┌──
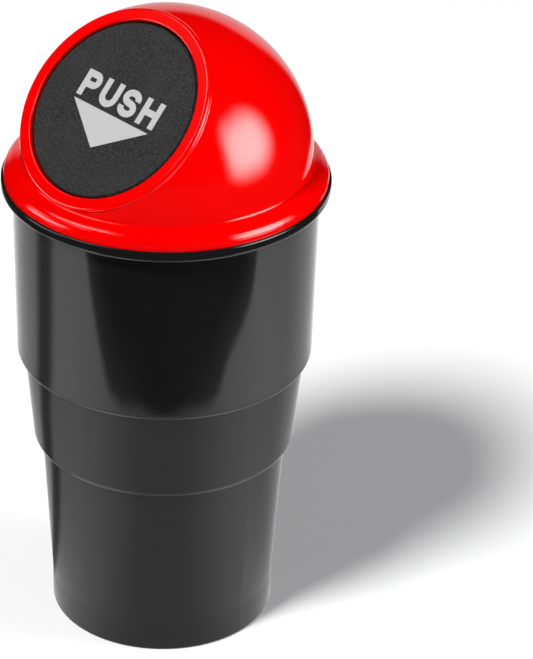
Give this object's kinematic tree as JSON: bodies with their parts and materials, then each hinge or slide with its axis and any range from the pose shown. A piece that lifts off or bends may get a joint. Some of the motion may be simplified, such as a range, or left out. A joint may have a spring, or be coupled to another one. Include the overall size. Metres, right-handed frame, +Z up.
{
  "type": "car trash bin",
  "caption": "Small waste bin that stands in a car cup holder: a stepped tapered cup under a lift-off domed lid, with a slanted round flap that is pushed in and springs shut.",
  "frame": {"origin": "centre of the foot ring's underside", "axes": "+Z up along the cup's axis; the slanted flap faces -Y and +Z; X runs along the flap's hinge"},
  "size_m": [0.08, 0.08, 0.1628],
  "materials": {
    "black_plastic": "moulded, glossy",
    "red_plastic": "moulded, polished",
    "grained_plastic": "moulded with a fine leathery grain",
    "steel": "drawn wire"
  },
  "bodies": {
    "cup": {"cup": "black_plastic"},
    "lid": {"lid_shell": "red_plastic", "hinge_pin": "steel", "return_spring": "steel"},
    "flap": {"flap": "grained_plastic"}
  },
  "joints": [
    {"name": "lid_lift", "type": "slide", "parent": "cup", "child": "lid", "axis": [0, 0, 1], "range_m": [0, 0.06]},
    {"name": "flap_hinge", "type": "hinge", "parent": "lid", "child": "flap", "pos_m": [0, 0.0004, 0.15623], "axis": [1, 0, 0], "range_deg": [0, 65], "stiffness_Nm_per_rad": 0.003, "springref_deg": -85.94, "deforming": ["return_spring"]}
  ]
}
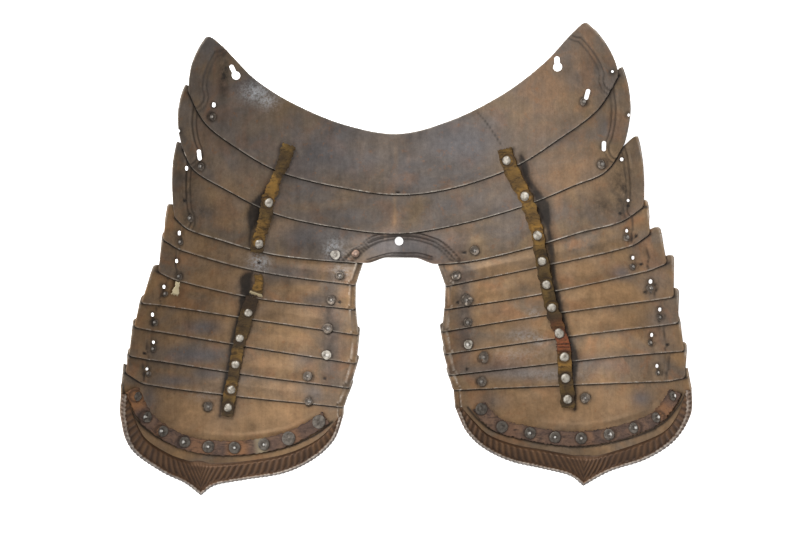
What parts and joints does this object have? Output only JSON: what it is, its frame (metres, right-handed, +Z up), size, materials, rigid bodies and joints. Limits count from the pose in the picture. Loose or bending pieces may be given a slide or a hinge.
└──
Goal → Return the lines above exactly, keeping every word.

The reply →
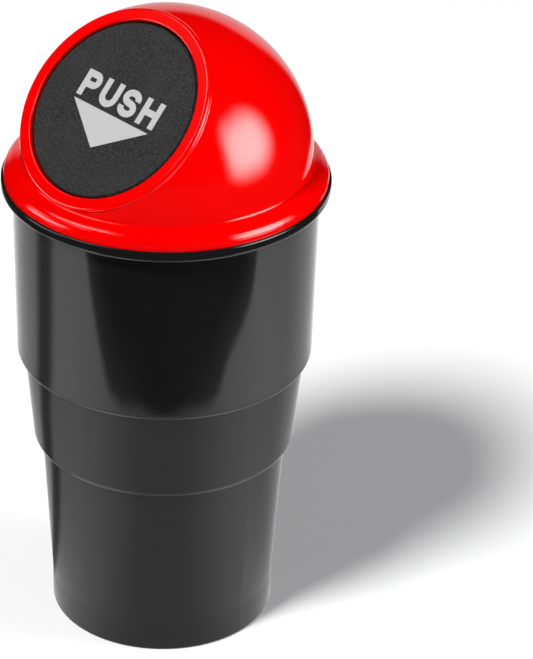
Give this object's kinematic tree as JSON: bodies with their parts and materials, then each hinge or slide with its axis and any range from the pose shown. A piece that lifts off or bends may get a joint. Some of the motion may be simplified, such as a range, or left out. A joint may have a spring, or be coupled to another one. Include the overall size. Metres, right-handed frame, +Z up.
{
  "type": "car trash bin",
  "caption": "Small waste bin that stands in a car cup holder: a stepped tapered cup under a lift-off domed lid, with a slanted round flap that is pushed in and springs shut.",
  "frame": {"origin": "centre of the foot ring's underside", "axes": "+Z up along the cup's axis; the slanted flap faces -Y and +Z; X runs along the flap's hinge"},
  "size_m": [0.08, 0.08, 0.1628],
  "materials": {
    "black_plastic": "moulded, glossy",
    "red_plastic": "moulded, polished",
    "grained_plastic": "moulded with a fine leathery grain",
    "steel": "drawn wire"
  },
  "bodies": {
    "cup": {"cup": "black_plastic"},
    "lid": {"lid_shell": "red_plastic", "hinge_pin": "steel", "return_spring": "steel"},
    "flap": {"flap": "grained_plastic"}
  },
  "joints": [
    {"name": "lid_lift", "type": "slide", "parent": "cup", "child": "lid", "axis": [0, 0, 1], "range_m": [0, 0.06]},
    {"name": "flap_hinge", "type": "hinge", "parent": "lid", "child": "flap", "pos_m": [0, 0.0004, 0.15623], "axis": [1, 0, 0], "range_deg": [0, 65], "stiffness_Nm_per_rad": 0.003, "springref_deg": -85.94, "deforming": ["return_spring"]}
  ]
}
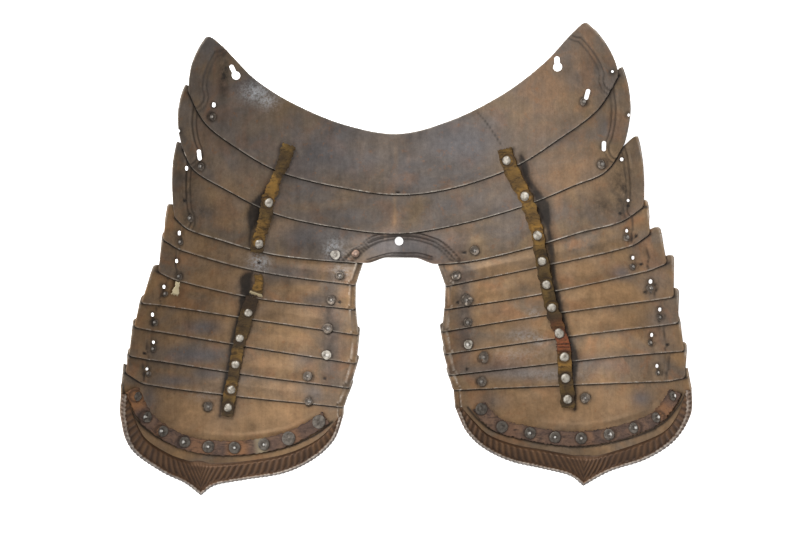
What parts and joints does this object have? Output only JSON: what it is, its frame (metres, right-handed, +Z up), size, materials, rigid bodies and joints. Limits count from the pose in the picture. Loose or bending pieces may be given a slide or a hinge.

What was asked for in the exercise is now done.